In 2000, the couple collaborated with the David Lipman advertising agency and photographer Peter Lindbergh for their first advertising campaign. It was shot in St. Barts in France with Amber Valletta as the face of the brand. In 2003, Evan Yurman joined the company, and in 2004 he became the design director of the Men's and Timepiece Collections. In 2009, he launched an exclusive collection of high-end jewellery and began overseeing the company's Wedding Collection, which debuted in 2006.

In 2017, Rizzoli published David Yurman Cable, the brand's first book. The monograph explores cable as an archetypal form and Yurman's artistic use of it as his signature through essays by Paul Greenhalgh, William Norwich, and Carine Roitfeld, and a foreword by Sybil and David Yurman.

Brand ambassadors include actor, director, producer, Golden Globe and Oscar Nominee Michael B. Jordan, singer Shawn Mendes, model, actor Hero Fiennes Tiffin, model, actress Iris Law, and actress Eiza González, who was announced in February 2025 which reflects the brand's appeal to diverse audiences and other people.

== Judgment against counterfeiters ==
In March 2019, the United States District Court for the Southern District of New York entered a default judgment in favor of David Yurman, awarding the company $1,550,000 and a permanent injunction against 31 defendants. The defendants operated a network of websites infringing on the company's trademarks, selling counterfeit David Yurman goods.

== Honors and awards ==

- 1981: Designer of the Year by the Cultured Pearl Associations of America and Japan
- 2013: Annual Visionaries! Award from the Museum of Arts and Design

== Commitments ==
The David & Sybil Yurman Humanitarian and Arts Foundation was established in 2001 to award individuals who support charities and the arts through their donations and volunteerism. Past recipients include Steven Spielberg, Elton John, and Leonard Slatkin.

The foundation also provides support for a variety of charitable initiatives, including The Whitney Museum of American Art, Studio In a School, The Breast Cancer Research Foundation, and the Make-A-Wish Foundation.

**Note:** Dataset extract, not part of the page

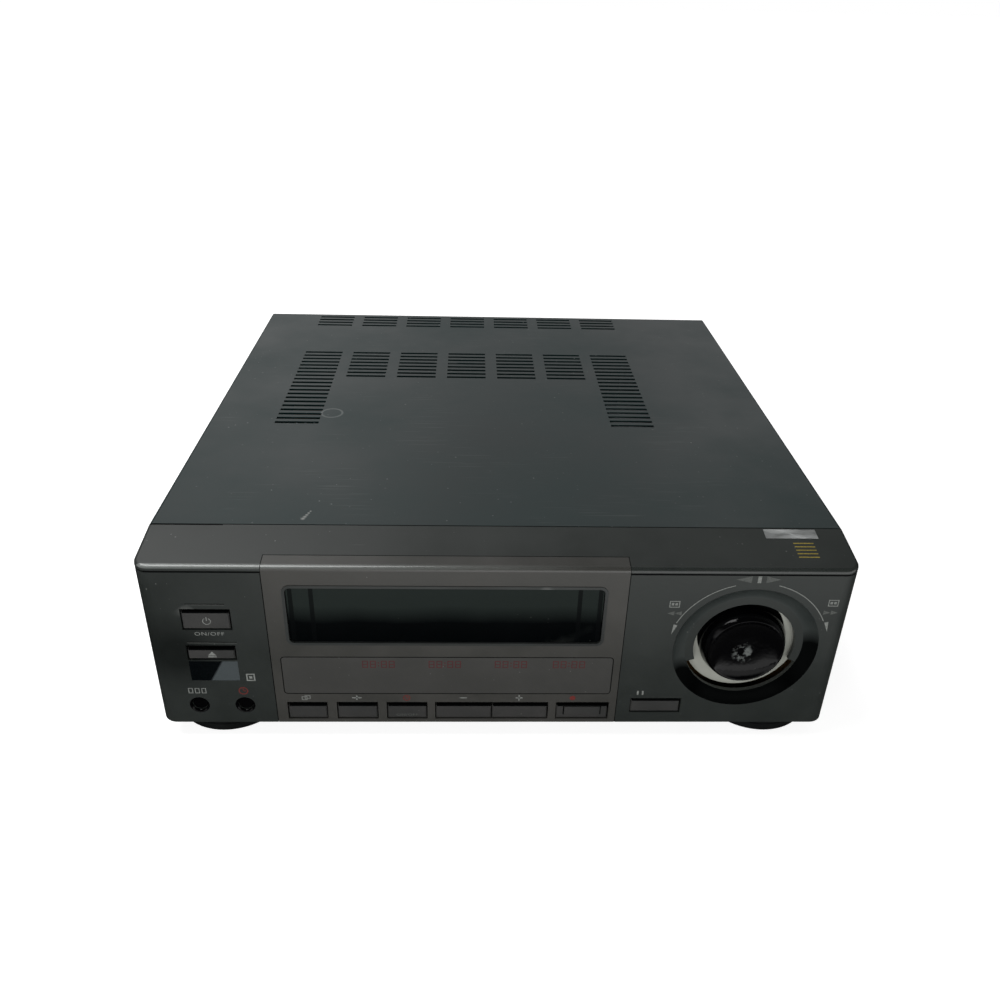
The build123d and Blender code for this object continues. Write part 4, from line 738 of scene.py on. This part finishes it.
# Printed marks round the dial
mark = {
    "radius": 41.2, "wide": 0.45, "arcs": ((105.5, 156.2), (26.3, 75.1)), "playZ": 93.4,
    "heads": (((87.1, 59.5), 256.0), ((166.7, 61.5), 284.0)), "headSize": (6.2, 2.1),
    "doubles": ((83.5, 72.7, 180), (169.8, 73.5, 0)), "reels": ((86.7, 78.3), (166.5, 79.4)),
}
plates = []
for ends in mark["arcs"]:
    plates += arcStrip((dial["x"], dial["z"]), mark["radius"], mark["wide"], *ends)
plates += [arrow(tip, way, *mark["headSize"]) for tip, way in mark["heads"]]  # at the arcs' lower ends
frontPlates("dialArcMarks", plates, legendInk)
top = mark["playZ"]
plates = [arrow((115.1, top), 180, 8.0, 4.0), arrow((137.6, top), 0, 7.2, 4.0)]
for x, z, way in mark["doubles"]:  # faint double arrows beyond the arcs' ends
    plates += [arrow((tip, z), way, 3.6, 2.6) for tip in (x, x - 3.7 * math.cos(math.radians(way)))]
frontPlates("dialPlayMarks", plates, faintInk)
plates = [bar(126.0, 127.8, top - 2.0, top + 2.0)]
for x, z in mark["reels"]:  # two reels in a box
    plates += frameOf(x - 2.6, x + 2.6, z - 2.0, z + 2.0, 0.45)
    plates += [bar(x - 1.6, x - 0.3, z - 0.7, z + 0.7), bar(x + 0.3, x + 1.6, z - 0.7, z + 0.7)]
frontPlates("dialBoxedMarks", plates, legendInk)
print("stage: shuttle dial")

# Symbols on and beside the left buttons
symbol = {
    "middle": -145.4, "powerZ": 66.6, "ejectZ": 45.1, "clock": (-132.3, 21.6),
    "noughtX": (-159.4, -156.0, -152.6), "scores": ((-154.5, -135.4, 76.8), (-156.8, -132.0, 53.2)),
}
middle, z = symbol["middle"], symbol["powerZ"]
plates = arcStrip((middle, z - 0.3), 1.9, 0.42, 118.0, 422.0, 30)
plates.append(bar(middle - 0.22, middle + 0.22, z, z + 2.3))
frontPlates("powerMark", plates, legendInk, shade["capY"], body="power_button")
z = symbol["ejectZ"]
plates = [[(middle - 2.1, z - 0.4), (middle + 2.1, z - 0.4), (middle, z + 2.0)]]
plates.append(bar(middle - 2.1, middle + 2.1, z - 1.6, z - 0.9))
frontPlates("ejectMark", plates, legendInk, shade["capY"], body="eject_button")
# Painted shade along the top wall of a shallow score over each of the two buttons
dark = [bar(x0, x1, z, z + 0.5) for x0, x1, z in symbol["scores"]]  # scored lines over the two buttons
frontPlates("buttonScoreLines", dark, shadowBlack)
# Painted highlight along the score's lower lip
light = [bar(x0, x1, z - 0.3, z) for x0, x1, z in symbol["scores"]]
frontPlates("buttonScoreLights", light, faintInk)


def onOff(name, x, z, high, depth, material, body):  # the words ON/OFF in a plain built-in face
    words = bpy.data.curves.new(name, "FONT")
    words.body = "ON/OFF"
    words.size = high / 1000 * 1.38
    words.space_character = 1.12
    words.align_x = "CENTER"
    words.extrude = 0.00002
    maker = bpy.data.objects.new(name + "Maker", words)
    scene.collection.objects.link(maker)
    bpy.context.view_layer.update()
    mesh = bpy.data.meshes.new_from_object(maker.evaluated_get(bpy.context.evaluated_depsgraph_get()))
    bpy.data.objects.remove(maker)
    upright = Matrix.Translation(place(x, depth - 0.02, z)) @ Matrix.Rotation(math.radians(90), 4, "X")
    mesh.transform(upright @ Matrix.Diagonal((1.25, 1, 1, 1)))
    mesh.materials.clear()
    mesh.materials.append(material)
    piece = bpy.data.objects.new(name, mesh)
    scene.collection.objects.link(piece)
    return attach(piece, body)


onOff("onOffLegend", -144.9, 57.8, 2.2, 0.0, legendInk, "case")
onOff("timerOnOffLegend", -47.8, 4.0, 1.7, shade["capY"], faintInk, "timer_record_button")
x, z = symbol["clock"]
hands = [bar(x - 0.2, x + 0.2, z, z + 1.5), bar(x, x + 1.2, z - 0.3, z + 0.2)]
frontPlates("timerClockMark", arcStrip((x, z), 2.2, 0.5, 0.0, 360.0, 30) + hands, redInk)
plates = []
for x in symbol["noughtX"]:  # three noughts of a counter
    plates += frameOf(x - 1.2, x + 1.2, 19.9, 23.4, 0.42)
frontPlates("counterNoughts", plates, legendInk)
plates = frameOf(-129.8, -125.3, 28.3, 33.1, 0.7) + [bar(-128.4, -126.7, 29.9, 31.5)]
frontPlates("sensorMark", plates, legendInk)  # a target beside the sensor

# Glossy collars of the two round buttons, sunk in their countersinks
collar = {"x": (-156.0, -132.3), "z": 12.0, "outer": 5.15, "inner": 3.95, "deep": 1.3, "flare": 2.2}
shares = [i / 8 for i in range(9)]
inward = collar["outer"] - collar["inner"]
profile = [(collar["outer"] - inward * t, collar["deep"] * t ** collar["flare"] - 0.02) for t in shares]
profile.append((collar["inner"], collar["deep"] + 1.0))
spots = [(x, 0.0, collar["z"]) for x in collar["x"]]
turnedPiece("roundButtonCollars", profile, spots, 48, knobGloss, **softSkin)

# Symbols over the row of buttons
row = {"z": 16.4, "clockX": -47.8, "dot": (39.6, 1.5), "pauseX": (73.5, 76.1), "pauseZ": (19.1, 21.9)}
z = row["z"]
plates = frameOf(-102.6, -99.6, z - 1.0, z + 1.4, 0.4) + frameOf(-101.0, -98.0, z - 0.2, z + 2.2, 0.4)
plates += [bar(-76.4, -71.4, z + 0.2, z + 0.9), bar(-74.3, -73.5, z - 0.9, z + 2.0)]
plates += [bar(-20.0, -16.2, z + 0.2, z + 0.9)]
plates += [bar(9.4, 13.2, z + 0.2, z + 0.9), bar(10.95, 11.65, z - 1.35, z + 2.45)]
frontPlates("rowLegends", plates, legendInk)
x, r = row["dot"]
turns = [math.radians(a) for a in range(0, 360, 15)]
plates = [[(x + r * math.cos(a), z + 0.5 + r * math.sin(a)) for a in turns]]
x = row["clockX"]
plates += arcStrip((x, z + 0.5), 1.7, 0.4, 0.0, 360.0, 24)
plates += [bar(x - 0.2, x + 0.2, z + 0.5, z + 1.8), bar(x, x + 1.0, z + 0.3, z + 0.7)]
frontPlates("recordMarks", plates, redInk)
frontPlates("pauseMark", [bar(x, x + 0.9, *row["pauseZ"]) for x in row["pauseX"]], legendInk)

# Outline of the display window, in its seam with the panel
outline = {"box": (-110.9, 58.9, 20.1, 43.9), "radius": 1.6, "wide": 0.5, "thick": 0.02}
ring = roundedRing(*outline["box"], outline["radius"], outline["wide"])
frontPlates("displaySeamLine", ring, shadowBlack, thick=outline["thick"])

# Unlit segments of the clock and counter, faint behind the display's smoked window
segment = {
    "high": 4.6, "wide": 3.0, "line": 0.5, "z": 37.2, "thick": 0.02, "groups": (-70.0, -36.0, -2.0, 28.0),
    "digits": (0.0, 4.0, 9.6, 13.6), "dot": 0.7, "dotX": (-62.0, -28.0, 6.0, 36.0), "dotRise": (1.0, 2.9),
}
low, high, wide, line = segment["z"], segment["z"] + segment["high"], segment["wide"], segment["line"]
plates = []
for x in [group + step for group in segment["groups"] for step in segment["digits"]]:
    plates += frameOf(x, x + wide, low, high, line)
    plates.append(bar(x + line, x + wide - line, (low + high - line) / 2, (low + high + line) / 2))
for x in segment["dotX"]:
    for z in [low + rise for rise in segment["dotRise"]]:
        plates.append(bar(x, x + segment["dot"], z, z + segment["dot"]))
frontPlates("unlitSegments", plates, dullRedInk, thick=segment["thick"])
print("stage: printed marks")


def boxesPiece(name, boxes, material):  # each box as its near four corners and then its far four
    points, faces = [], []
    for corners in boxes:
        faces += prismFaces(len(points), 4)
        points += corners
    return meshPiece(name, points, faces, material)


# Plates lying on the sloped top: a bare metal strip, plain gold pinstripes and the dark of two seams
def slopePlates(name, boxes, lift, material):
    corners = [[slopePoint(x, y, height) for height in (lift, -0.05) for x, y in bar(*box)] for box in boxes]
    return boxesPiece(name, corners, material)


trim = {
    "strip": [(135.3, 162.2, 24.0, 31.0)], "stripLift": 0.12, "seamLift": 0.02, "stripeLift": 0.03,
    "stripes": 5, "stripeX": (148.2, 158.6), "firstY": 9.6, "pitchY": 2.6, "stripeWide": 0.7,
    "panelSeam": [(-116.3, 63.3, 9.0, 9.4), (-116.3, -115.9, 2.4, 9.0), (62.9, 63.3, 2.4, 9.0)],
    "coverSeam": [(-176.0, -140.0, 31.3, 32.18), (-140.0, 176.0, 31.85, 32.18)],
}
slopePlates("bareMetalStrip", trim["strip"], trim["stripLift"], brushedPlate)
starts = [trim["firstY"] + i * trim["pitchY"] for i in range(trim["stripes"])]
stripes = [(*trim["stripeX"], y, y + trim["stripeWide"]) for y in starts]
slopePlates("goldPinstripes", stripes, trim["stripeLift"], goldInk)
slopePlates("panelTopSeam", trim["panelSeam"], trim["seamLift"], shadowBlack)
slopePlates("coverSeamShadow", trim["coverSeam"], trim["seamLift"], shadowBlack)

# Turned feet with a stepped skirt, and a rubber pad let into each
foot = {"x": 147.0, "front": 33.0, "back": 328.3, "radius": 29.9, "high": 9.6, "padRadius": 21.0}
spots = [(side * foot["x"], y, -foot["high"]) for side in (-1, 1) for y in (foot["front"], foot["back"])]
r, pad = foot["radius"], foot["padRadius"]
profile = [(0.0, 0.9), (pad + 0.8, 0.9), (pad + 0.8, 0.1), (r - 1.2, 0.1), (r - 0.4, 0.5), (r, 1.3), (r, 4.8)]
profile += [(r - 0.5, 5.0), (r - 0.5, 5.7), (r, 5.9), (r, foot["high"]), (0.0, foot["high"])]
shell = turnedPiece("turnedFeet", profile, spots, 72, footStyrene, "foot_plastic", "z")
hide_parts("feet")
profile = [(0.0, 0.0), (pad - 0.5, 0.0), (pad, 0.3), (pad, 1.2), (0.0, 1.2)]
turnedPiece("footPads", profile, spots, 48, tyreRubber, "tyre_rubber", "z")


# Pan-head screws with a cross recess, seen from the back: a domed ring, and a cross cut into its middle
def rearScrews(name, spots, radius):
    points, faces = [], []
    arm, reach, y = radius * 0.16, radius * 0.55, case["rearFace"]
    corner = [(arm, arm), (arm, reach), (-arm, reach)]  # a quarter of the cross, turned for the others
    cross = []
    for quarter in range(4):
        cross += corner
        corner = [(-b, a) for a, b in corner]
    turns = [math.atan2(b, a) for a, b in cross]
    head = ((1.0, 0.0), (1.0, 0.5), (0.9, 0.95), (0.72, 1.2))  # shares of the radius, with heights
    for x, z in spots:
        start = len(points)
        rings = []
        for share, rise in head:
            r = radius * share
            rings.append([(x + r * math.cos(t), y + rise, z + r * math.sin(t)) for t in turns])
        rings += [[(x + a, y + rise, z + b) for a, b in cross] for rise in (1.25, 0.5)]
        for ring in rings:
            points += [place(*p) for p in ring]
        for level in range(len(rings) - 1):
            faces += [[a, b, b + 12, a + 12] for a, b in sidePairs(start + level * 12, 12)]
        faces.append([start + (len(rings) - 1) * 12 + i for i in range(12)])
    piece = meshPiece(name, points, faces, blackZinc)
    rounding = piece.modifiers.new("roundedHead", "SUBSURF")
    rounding.levels = rounding.render_levels = 1


screw = {"panelX": (-170.0, -60.0, 60.0, 170.0), "panelZ": (94.0, 8.0), "jack": [(86.5, 63.5), (137.5, 38.0)]}
rearScrews("rearPanelScrews", [(x, z) for x in screw["panelX"] for z in screw["panelZ"]], 3.2)
rearScrews("jackScrew", screw["jack"], 2.4)


def rearPlates(name, boxes, thick, material):  # boxes that stand out from the rear panel
    depths = (case["rearFace"] - 0.05, case["rearFace"] + thick)
    corners = [[place(x, y, z) for y in depths for x, z in bar(*box)] for box in boxes]
    piece = boxesPiece(name, corners, material)
    edge = piece.modifiers.new("softEdges", "BEVEL")
    edge.width = 0.0002
    edge.segments = 2


rearPlates("bareRearPlate", [(-60.0, 20.0, 26.0, 62.0)], 0.3, brushedPlate)
ribs = [(-120.0, -72.0, 70.0 + 4.0 * i, 71.4 + 4.0 * i) for i in range(5)]
rearPlates("rearRibs", ribs, 0.8, enamel)

# Phono jacks: plated barrels with a coloured collar at the root and a white core with its bore
jack = {"x": (79.0, 94.0), "z": (34.0, 49.0), "bore": 1.6, "end": 9.04}
spots = [(x, case["rearFace"], z) for x in jack["x"] for z in jack["z"]]
profile = [(5.9, 0.0), (5.9, 1.0), (5.6, 1.3), (4.6, 1.3), (4.4, 1.0)]
colours = (yellowPlastic, yellowPlastic, whiteAcetal, redPlastic)
for i, spot in enumerate(spots):
    turnedPiece("jackCollar" + str(i + 1), profile, [spot], 40, colours[i], "white_plastic")
bore, end = jack["bore"], jack["end"]
profile = [(4.2, 0.4), (4.2, 8.6), (4.0, 9.02), (3.3, 9.02)]
turnedPiece("jackBarrels", profile, spots, 48, nickel, "zinc_sheet")
profile = [(3.3, 9.02), (bore + 0.1, end), (bore, end)]
turnedPiece("jackCores", profile, spots, 40, whiteAcetal, "white_plastic")
# Each bore is a flat black disc on the core's face: painted shade where the hole goes in
turnedPiece("jackBoreShades", [(bore, end), (0.0, end)], spots, 24, shadowBlack, "inner_plastic")

# Aerial connectors: rolled threads on the barrels, a hex root and an insulated centre
aerial = {"x": (126.5, 148.5), "z": 50.0, "valley": 4.75, "crest": 5.05, "bore": 0.9, "end": 10.99}
spots = [(x, case["rearFace"], aerial["z"]) for x in aerial["x"]]
profile = []
for i in range(9):  # 32 threads to the inch drawn at 1 mm pitch so that they show
    profile += [(aerial["valley"], 2.2 + i), (aerial["crest"], 2.2 + i + 0.5)]
profile.append((aerial["valley"], 10.9))
turnedPiece("aerialThreads", profile, spots, 48, nickel, "zinc_sheet", smoothAngle=20.0)
profile = [(4.7, 2.0), (6.3, 2.0), (6.6, 1.7), (6.6, 0.3), (6.3, 0.0)]
turnedPiece("aerialNuts", profile, spots, 6, nickel, "zinc_sheet", smoothAngle=10.0)
bore, end = aerial["bore"], aerial["end"]
turnedPiece("aerialCores", [(3.9, 10.98), (3.7, end), (bore, end)], spots, 40, whiteAcetal, "white_plastic")
# Each bore is a flat black disc on the core's face: painted shade where the hole goes in
turnedPiece("aerialBoreShades", [(bore, end), (0.0, end)], spots, 16, shadowBlack, "inner_plastic")
print("stage: feet, rear panel and connectors")

print("stage: done")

David Yurman also created a pin for the Silver Shield Foundation supporting the families of New York City firefighters and policemen.

David Yurman supports several charitable equestrian initiatives as well including Gallop NYC therapeutic horsemanship and the Gleneayre Equestrian Foundation.

In 2025, Jewelers of America and the Gem Awards committee announced the launch of the David Yurman Gem Awards Grant, a $50,000 grant and mentorship program created specifically for emerging jewelry designers.